**Material provided:**
/---

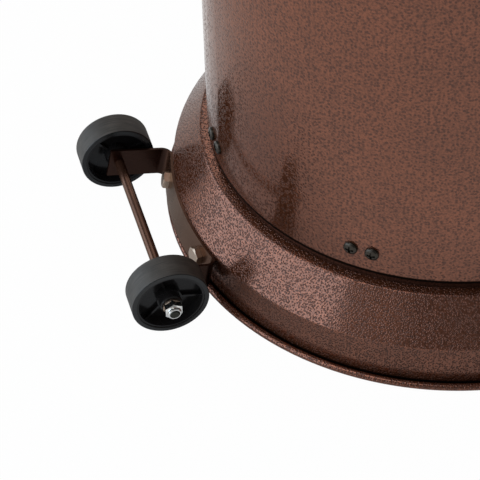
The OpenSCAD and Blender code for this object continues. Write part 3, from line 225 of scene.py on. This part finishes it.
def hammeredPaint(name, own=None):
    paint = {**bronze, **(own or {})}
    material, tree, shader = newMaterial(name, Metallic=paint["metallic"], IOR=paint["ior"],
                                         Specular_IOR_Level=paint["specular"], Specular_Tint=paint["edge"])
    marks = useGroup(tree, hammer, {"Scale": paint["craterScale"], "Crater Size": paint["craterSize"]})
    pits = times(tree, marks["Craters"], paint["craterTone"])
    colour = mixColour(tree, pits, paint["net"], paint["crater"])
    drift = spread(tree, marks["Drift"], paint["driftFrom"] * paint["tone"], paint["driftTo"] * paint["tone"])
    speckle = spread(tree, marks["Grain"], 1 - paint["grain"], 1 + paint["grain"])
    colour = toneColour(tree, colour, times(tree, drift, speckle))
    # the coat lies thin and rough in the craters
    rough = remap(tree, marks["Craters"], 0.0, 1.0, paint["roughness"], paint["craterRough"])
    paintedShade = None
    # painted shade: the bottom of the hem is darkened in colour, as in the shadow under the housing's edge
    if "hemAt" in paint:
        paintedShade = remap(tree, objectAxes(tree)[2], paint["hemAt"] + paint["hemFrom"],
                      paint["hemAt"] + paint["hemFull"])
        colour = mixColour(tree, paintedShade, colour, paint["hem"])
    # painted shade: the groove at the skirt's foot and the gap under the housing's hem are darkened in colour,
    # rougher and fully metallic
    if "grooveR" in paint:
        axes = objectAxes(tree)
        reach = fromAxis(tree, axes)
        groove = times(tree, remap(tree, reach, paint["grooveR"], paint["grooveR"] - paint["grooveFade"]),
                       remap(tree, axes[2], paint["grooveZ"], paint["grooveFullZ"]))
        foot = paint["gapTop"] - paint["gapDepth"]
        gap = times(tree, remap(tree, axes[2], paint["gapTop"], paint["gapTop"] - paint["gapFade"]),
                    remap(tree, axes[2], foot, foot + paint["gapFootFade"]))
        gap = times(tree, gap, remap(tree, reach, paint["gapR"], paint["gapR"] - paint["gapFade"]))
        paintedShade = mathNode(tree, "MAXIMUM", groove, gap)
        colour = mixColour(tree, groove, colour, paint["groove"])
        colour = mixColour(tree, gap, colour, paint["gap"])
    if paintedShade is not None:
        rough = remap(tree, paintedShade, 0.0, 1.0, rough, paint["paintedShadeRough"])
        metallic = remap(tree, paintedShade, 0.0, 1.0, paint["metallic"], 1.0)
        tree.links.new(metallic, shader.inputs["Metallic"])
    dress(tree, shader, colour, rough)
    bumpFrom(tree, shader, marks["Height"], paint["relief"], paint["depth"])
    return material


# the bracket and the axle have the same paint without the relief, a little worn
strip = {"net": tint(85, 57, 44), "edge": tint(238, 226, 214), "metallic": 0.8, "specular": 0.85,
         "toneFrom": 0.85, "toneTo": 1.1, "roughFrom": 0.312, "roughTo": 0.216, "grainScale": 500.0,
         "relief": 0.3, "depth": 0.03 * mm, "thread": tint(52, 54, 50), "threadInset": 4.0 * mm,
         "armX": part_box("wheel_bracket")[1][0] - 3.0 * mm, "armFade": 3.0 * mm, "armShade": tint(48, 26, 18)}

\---

**Written instruction:** Print again each line of the listing above, exactly as it appears.

**Complete output:**
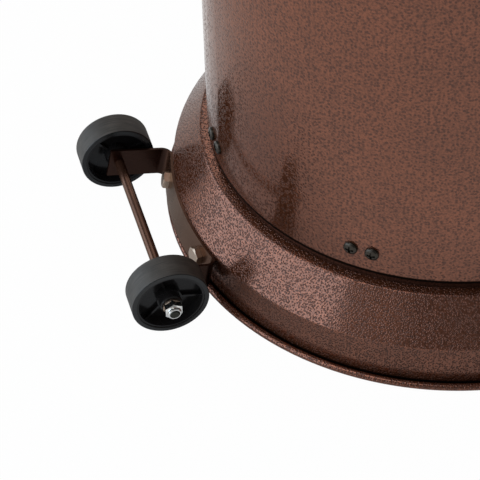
The OpenSCAD and Blender code for this object continues. Write part 3, from line 225 of scene.py on. This part finishes it.
def hammeredPaint(name, own=None):
    paint = {**bronze, **(own or {})}
    material, tree, shader = newMaterial(name, Metallic=paint["metallic"], IOR=paint["ior"],
                                         Specular_IOR_Level=paint["specular"], Specular_Tint=paint["edge"])
    marks = useGroup(tree, hammer, {"Scale": paint["craterScale"], "Crater Size": paint["craterSize"]})
    pits = times(tree, marks["Craters"], paint["craterTone"])
    colour = mixColour(tree, pits, paint["net"], paint["crater"])
    drift = spread(tree, marks["Drift"], paint["driftFrom"] * paint["tone"], paint["driftTo"] * paint["tone"])
    speckle = spread(tree, marks["Grain"], 1 - paint["grain"], 1 + paint["grain"])
    colour = toneColour(tree, colour, times(tree, drift, speckle))
    # the coat lies thin and rough in the craters
    rough = remap(tree, marks["Craters"], 0.0, 1.0, paint["roughness"], paint["craterRough"])
    paintedShade = None
    # painted shade: the bottom of the hem is darkened in colour, as in the shadow under the housing's edge
    if "hemAt" in paint:
        paintedShade = remap(tree, objectAxes(tree)[2], paint["hemAt"] + paint["hemFrom"],
                      paint["hemAt"] + paint["hemFull"])
        colour = mixColour(tree, paintedShade, colour, paint["hem"])
    # painted shade: the groove at the skirt's foot and the gap under the housing's hem are darkened in colour,
    # rougher and fully metallic
    if "grooveR" in paint:
        axes = objectAxes(tree)
        reach = fromAxis(tree, axes)
        groove = times(tree, remap(tree, reach, paint["grooveR"], paint["grooveR"] - paint["grooveFade"]),
                       remap(tree, axes[2], paint["grooveZ"], paint["grooveFullZ"]))
        foot = paint["gapTop"] - paint["gapDepth"]
        gap = times(tree, remap(tree, axes[2], paint["gapTop"], paint["gapTop"] - paint["gapFade"]),
                    remap(tree, axes[2], foot, foot + paint["gapFootFade"]))
        gap = times(tree, gap, remap(tree, reach, paint["gapR"], paint["gapR"] - paint["gapFade"]))
        paintedShade = mathNode(tree, "MAXIMUM", groove, gap)
        colour = mixColour(tree, groove, colour, paint["groove"])
        colour = mixColour(tree, gap, colour, paint["gap"])
    if paintedShade is not None:
        rough = remap(tree, paintedShade, 0.0, 1.0, rough, paint["paintedShadeRough"])
        metallic = remap(tree, paintedShade, 0.0, 1.0, paint["metallic"], 1.0)
        tree.links.new(metallic, shader.inputs["Metallic"])
    dress(tree, shader, colour, rough)
    bumpFrom(tree, shader, marks["Height"], paint["relief"], paint["depth"])
    return material


# the bracket and the axle have the same paint without the relief, a little worn
strip = {"net": tint(85, 57, 44), "edge": tint(238, 226, 214), "metallic": 0.8, "specular": 0.85,
         "toneFrom": 0.85, "toneTo": 1.1, "roughFrom": 0.312, "roughTo": 0.216, "grainScale": 500.0,
         "relief": 0.3, "depth": 0.03 * mm, "thread": tint(52, 54, 50), "threadInset": 4.0 * mm,
         "armX": part_box("wheel_bracket")[1][0] - 3.0 * mm, "armFade": 3.0 * mm, "armShade": tint(48, 26, 18)}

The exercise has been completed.